It has generally been accepted for a good few weeks / months that the title race is a two horse race, which will be determined by whoever blinks first between Liverpool and Manchester City. However below those two standout teams of the season, another exciting race is starting to bubble away.
A mere matter of six weeks, or five matches ago if like all football obsessives you live your life in seasons rather than weeks, months and years; Tottenham, in third place, were nine points clear of Manchester United and a further point ahead of Arsenal and Chelsea, albeit having played a game more than their three pursuers. Defeats to Burnley, Chelsea, Southampton and Liverpool as well as a draw in the ‘home’ North London derby saw Mauricio Pochettino’s side pick up just one point out of a possible fifteen in that run, and their lead slashed to just a solitary point over Arsenal and Chelsea and three over United.

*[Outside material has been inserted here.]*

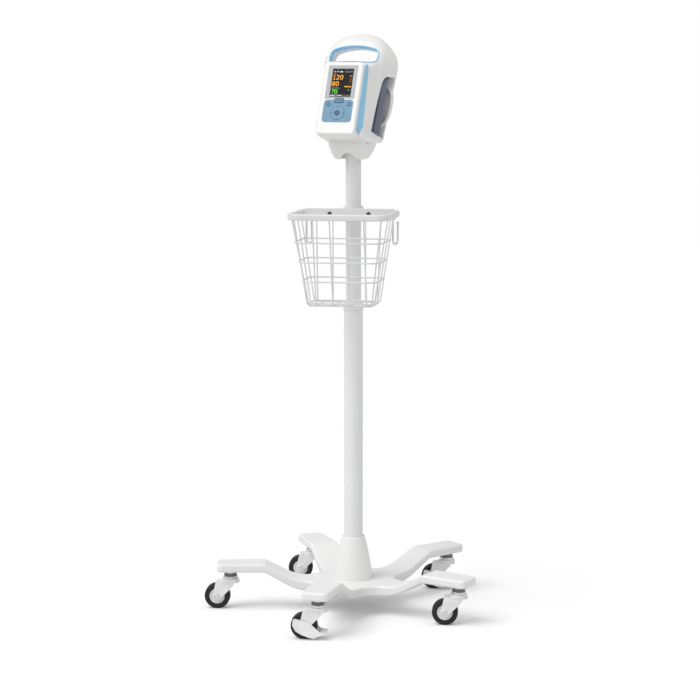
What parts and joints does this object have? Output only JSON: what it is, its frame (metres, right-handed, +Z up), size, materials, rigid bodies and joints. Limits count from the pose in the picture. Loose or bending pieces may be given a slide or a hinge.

Arsène Wenger was roundly derided for his claims a few years back that a top four finish in the Premier League was akin, if not superior to, winning one of the cup competitions, yet as is so often the way with the cerebral Frenchman’s affirmations when viewed with hindsight, we realise he may well have had it right all along.
It is pretty much inarguable that qualification for the Champions League gravy train and the associated lustre in terms of attracting players, sponsors and other commercial opportunities carries far more weight than winning one of the domestic cups. Almost worse is the negative impact on the perception and status of a club that fails to be involved for more than a season.
The Premier League is the only competition across the continent where there are more genuine contenders than Champions League places. We only need to look at Chelsea’s and Arsenal’s progress in the Europa League, to realise the strength of our league. The only teams even likely to be able to stand in the way of an all-English final in that competition are teams that were eliminated from the superior Champions League in the form of: Napoli, Valencia or Benfica.
The ‘Big Six’ cartel effect in the Premier League is to make the battle for a top four finish genuine, with two of the elite teams missing out each season, unless of course the two clubs finishing fifth and sixth win both of the European tournaments.
As Tottenham stumbled, the others girded their proverbial loins and stepped up the pressure. Still bubbling from Ole Gunnar Solskjaer not being José Mourinho, Manchester United successfully frustrated Liverpool at Old Trafford, beat both Crystal Palace and Southampton before coming a cropper to Unai Emery’s Arsenal at the Emirates and then losing at Wolves on Tuesday night.
Arsenal have operated somewhat under the radar but have accumulated points at quite a pace since they were humbled at the Etihad at the beginning of February. As the season progresses us Gooners are being given grounds for hope and optimism as Emery’s famed “methods” and “way” are becoming more and more evident in the performances of the team and the squad as a whole. Arsenal now boast the same number of points at this stage of the season as they had in the entirety of the last campaign, with seven matches yet to play.
Chelsea, despite their fans being clearly less and less enamoured with their current coach’s ‘Sarri-Ball’ style of football, have nonetheless kept themselves very much in the hunt for a return to European football’s elite competition, albeit was a rather large slice of good fortune thanks to some generous / inept (delete as appropriate!) officiating at the Cardiff City Stadium last Sunday.
With the games coming thick and fast from here on in there are likely to be twists, turns and changes of position and momentum aplenty. Tottenham, finally installed in their new stadium, face a potentially daunting trip to face Manchester City immediately after they have completed the second leg of the Champions League Quarter Final against the same opponents in a run of games in the next fortnight that may well determine their season. Their remaining league fixtures after that seem a lot more straightforward however, with three of their last four being at their newly christened ground.
In contrast Arsenal have five of their last seven games away from the, if not quite fortress-like then certainly more secure than it has been in the past, Emirates Stadium. The contrast between Arsenal’s fortunes at home compared to those on their travels is stark: their 44 points gained at home being more than double the 19 gathered on the road. The Gunners are also yet to record a clean sheet away from home and concede on average almost two goals per away game. Facing tricky trips to: Everton, Wolves and Leicester this month, a significant improvement in their away form is needed from Unai Emery’s charges if they are to help the new man at the helm exceed expectations in his maiden season.
Chelsea face trips to both Anfield and Old Trafford before April is out in two matches that could prove pivotal in both the title race and the race for the top four, if the Blues can emerge from those games largely unscathed and with a relatively less taxing European schedule than the rest, they will fancy their chances of a return to the Champions League either through the league or by winning the Europa League.
The honeymoon period of Ole Gunnar Solskjaer’s official appointment as the next permanent Manchester United manager took a bit of a knock this week when they were beaten at Molineux, a result that in effect dropped them to sixth in the table. With tough games to come against cross-city rivals, Manchester City, as well as the visit of Chelsea, things may be set to become truly testing for the self-assured Solskjaer.
It is impossible to pick with any certainty who will seize the final two places in the top four, but if I had to guess I would suggest that the two North London clubs look to be in the strongest position, however I certainly wouldn’t rule out Chelsea securing their place in the promised land by the backdoor of Europa League glory.